Schnitkey's findings are contained in a Farm Economics: Facts & Opinions article available online at the farmdoc website or directly at: http://www.farmdoc.uiuc.edu/manage/newsletters/fefo04_12/fefo04_12.html .
Schnitkey noted that many observers believe that cash rents for the 2005 cropping year will rise above 2004 levels because average cash rents have been increasing in northern and central Illinois for the past several years. Moreover, higher commodity prices during late 2003 and the first half of 2004 led to projections of higher agricultural profitability and were anticipated to further increase cash rent bids.
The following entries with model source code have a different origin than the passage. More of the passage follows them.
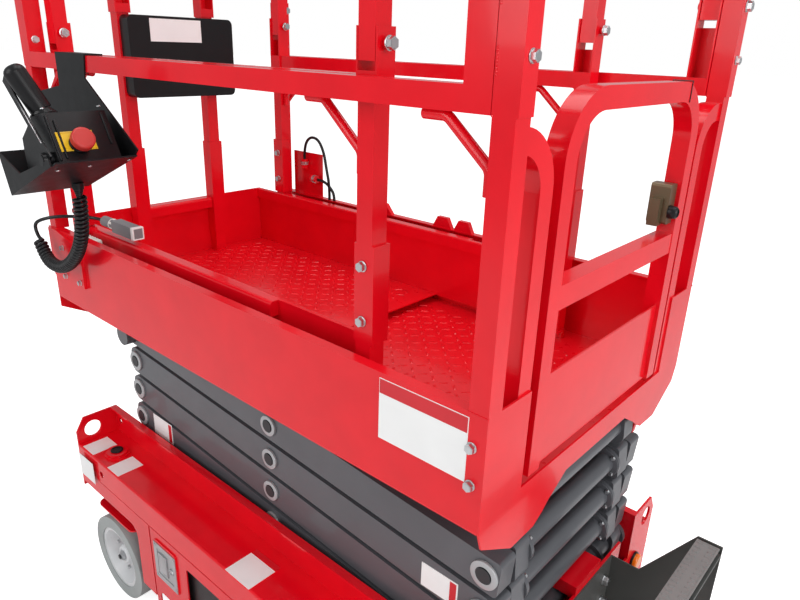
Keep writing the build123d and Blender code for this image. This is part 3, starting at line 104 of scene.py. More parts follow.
def finish(name, colour, roughness, metallic=0.0, coat=0.0, grain=(2.0, 0.02), tone=0.06, gloss=0.08,
           worn=None, specular=0.5):
    """A Principled material with broad tone, uneven gloss and a fine grain (size, height in mm)."""
    material = bpy.data.materials.new(name)
    material.use_nodes = True
    tree = material.node_tree
    shader = tree.nodes["Principled BSDF"]
    shader.inputs["Metallic"].default_value = metallic
    shader.inputs["Coat Weight"].default_value = coat
    shader.inputs["Coat Roughness"].default_value = 0.05
    shader.inputs["Specular IOR Level"].default_value = specular
    coordinates = tree.nodes.new("ShaderNodeTexCoord")
    broad = noise_on(tree, coordinates, BROAD_MM)
    ramp = tree.nodes.new("ShaderNodeValToRGB")
    ramp.color_ramp.elements[0].position, ramp.color_ramp.elements[1].position = 0.3, 0.7
    ramp.color_ramp.elements[0].color = (*[channel * (1 - tone) for channel in colour], 1)
    ramp.color_ramp.elements[1].color = (*[min(1.0, channel * (1 + tone)) for channel in colour], 1)
    tree.links.new(broad.outputs["Fac"], ramp.inputs["Fac"])
    colour_out = ramp.outputs["Color"]
    if worn:
        colour_out = wear(tree, coordinates, colour_out, worn)
    tree.links.new(colour_out, shader.inputs["Base Color"])
    patches = noise_on(tree, coordinates, PATCH_MM, 5.0)
    spread = tree.nodes.new("ShaderNodeMapRange")
    spread.inputs["To Min"].default_value = max(0.03, roughness - gloss)
    spread.inputs["To Max"].default_value = min(1.0, roughness + gloss)
    tree.links.new(patches.outputs["Fac"], spread.inputs["Value"])
    tree.links.new(spread.outputs["Result"], shader.inputs["Roughness"])
    fine = noise_on(tree, coordinates, grain[0], 2.0)
    bump = tree.nodes.new("ShaderNodeBump")
    bump.inputs["Distance"].default_value = grain[1] * MM
    tree.links.new(fine.outputs["Fac"], bump.inputs["Height"])
    tree.links.new(bump.outputs["Normal"], shader.inputs["Normal"])
    return material


def wear(tree, coordinates, paint, colour):
    """Small scuffs of another colour over the paint, where a stretched noise peaks."""
    stretch = tree.nodes.new("ShaderNodeMapping")
    stretch.inputs["Scale"].default_value = (1.0, 1.0, 5.0)
    scuffs = tree.nodes.new("ShaderNodeTexNoise")
    scuffs.inputs["Scale"].default_value = 60.0
    scuffs.inputs["Detail"].default_value = 8.0
    tree.links.new(coordinates.outputs["Object"], stretch.inputs["Vector"])
    tree.links.new(stretch.outputs["Vector"], scuffs.inputs["Vector"])
    edge = tree.nodes.new("ShaderNodeValToRGB")
    edge.color_ramp.elements[0].position, edge.color_ramp.elements[1].position = 0.68, 0.74
    tree.links.new(scuffs.outputs["Fac"], edge.inputs["Fac"])
    blend = tree.nodes.new("ShaderNodeMix")
    blend.data_type = "RGBA"
    blend.inputs[7].default_value = (*colour, 1)
    tree.links.new(edge.outputs["Color"], blend.inputs[0])
    tree.links.new(paint, blend.inputs[6])
    return blend.outputs[2]


# %% [markdown]
# ## The palette
# Most of the machine is one red gloss paint, a saturated base under a clear coat. The scissor arms are a
# satin blue-grey, the ladder a rougher warm grey, the tyres a pale non-marking rubber. Zinc is a metal with
# a mottled gloss, as electroplate has. The decks are painted like the rest but walked on, so they are duller.

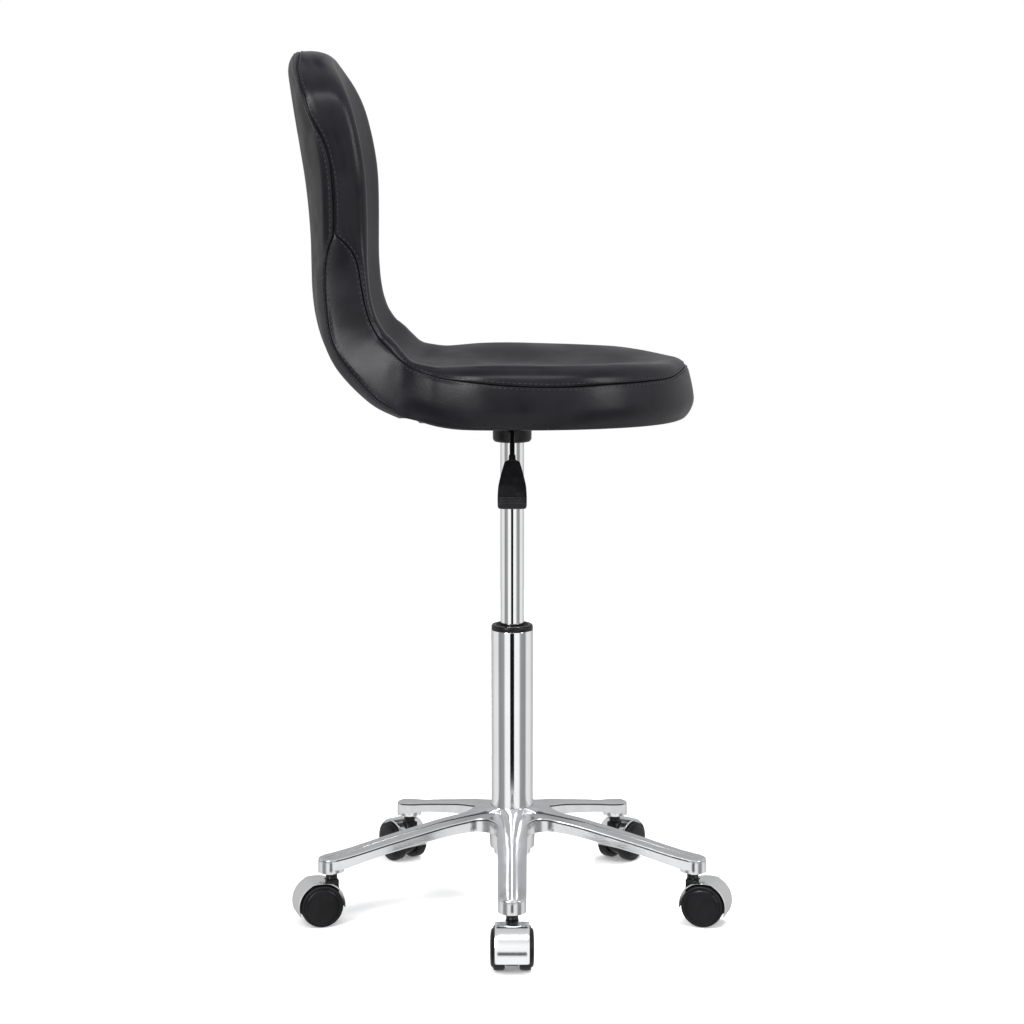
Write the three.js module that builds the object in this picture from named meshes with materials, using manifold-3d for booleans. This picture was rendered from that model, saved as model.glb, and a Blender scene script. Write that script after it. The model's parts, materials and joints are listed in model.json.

However, Schnitkey's calculations using the Farm Rent Evaluator spreadsheet tool available on farmdoc's FAST section project a different scenario. The spreadsheet compares returns for seven alternative leases based on user-entered farm budgeting information. Returns in Schnitkey's paper are reported for traditional 50 percent rent leases and cash rent leases having payments ranging from $140 per acre up to $200 per acre.
As Schnitkey noted, a picture of 2005 emerges from the analysis that is at variance with popular conceptions. "Returns for cash rents in 2005 produced in the model are considerably lower than 2004 levels," said Schnitkey. "Forecasted returns given a $140 per acre cash rent payment and average costs are $64 per acre for 2004 and $36 for 2005, a decline of $28 per acre.
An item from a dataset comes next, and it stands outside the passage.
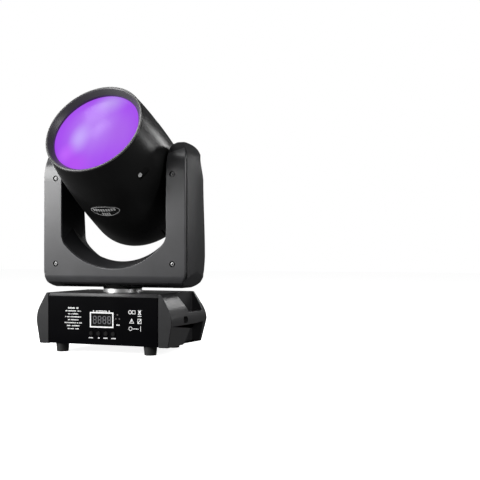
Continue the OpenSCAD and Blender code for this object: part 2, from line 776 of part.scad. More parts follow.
module head_rear_cover() {
    color([0.09, 0.09, 0.1]) in_head() difference() {
        rotate_extrude($fn = 180) polygon(concat(
            [[0, -head_rear]], head_profile(-head_rear, barrel_back - 0.4, 18, 0),
            head_profile(barrel_back - 0.4, -head_rear + shell, 16, shell), [[0, -head_rear + shell]]));
        for (ring = [[10, 6], [19, 12], [28, 18], [37, 24]])
            for (i = [1:ring[1]])
                rotate(i * 360 / ring[1]) translate([ring[0], 0, -head_rear - 1])
                    cylinder(h = 6, r = 2.1, $fn = 24);
        for (a = vent_angles, i = [-4:4])
            rotate(a + i * 4.2) translate([60, -1.3, -100]) cube([60, 2.6, 24]);
    }
}
module front_ring() {
    color([0.12, 0.12, 0.13]) in_head() rotate_extrude($fn = 180) difference() {
        union() {
            polygon([[lens_r + 0.5, head_front - 9], [rim_r - 3, head_front], [rim_r - 1.5, head_front],
                [rim_r - 1.5, barrel_front + gap], [ring_bore - gap, barrel_front + gap], [ring_bore - gap, 93],
                [lens_r + 3.4, 93], [lens_r + 3.4, head_front - 13], [lens_r + 0.5, head_front - 13]]);
            translate([rim_r - 1.5, barrel_front + gap + 1.45]) circle(r = 1.45, $fn = 48);
        }
    }
}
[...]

"The $160, $180, and $200 cash rents also have declines of $28 per acre between the 2004 forecast and the 2005 forecast. Cash rents of $180 and $200 per acre generate farmer returns of minus-$4 and minus-$24, respectively." Schnitkey said that using $28 of return as a benchmark finds farmer returns for cash rents of $140 and $160 per acre exceeding the benchmark price.
He added that individual farmer results will vary from those in his report as cost structures and yields can vary tremendously across farms. His results should be viewed as indicative of trends between 2004 and 2005 rather than projections for a specific farm. "But forecasts of returns for 2005 are lower than 2004," he said. "This fact does not support an increase in cash rents."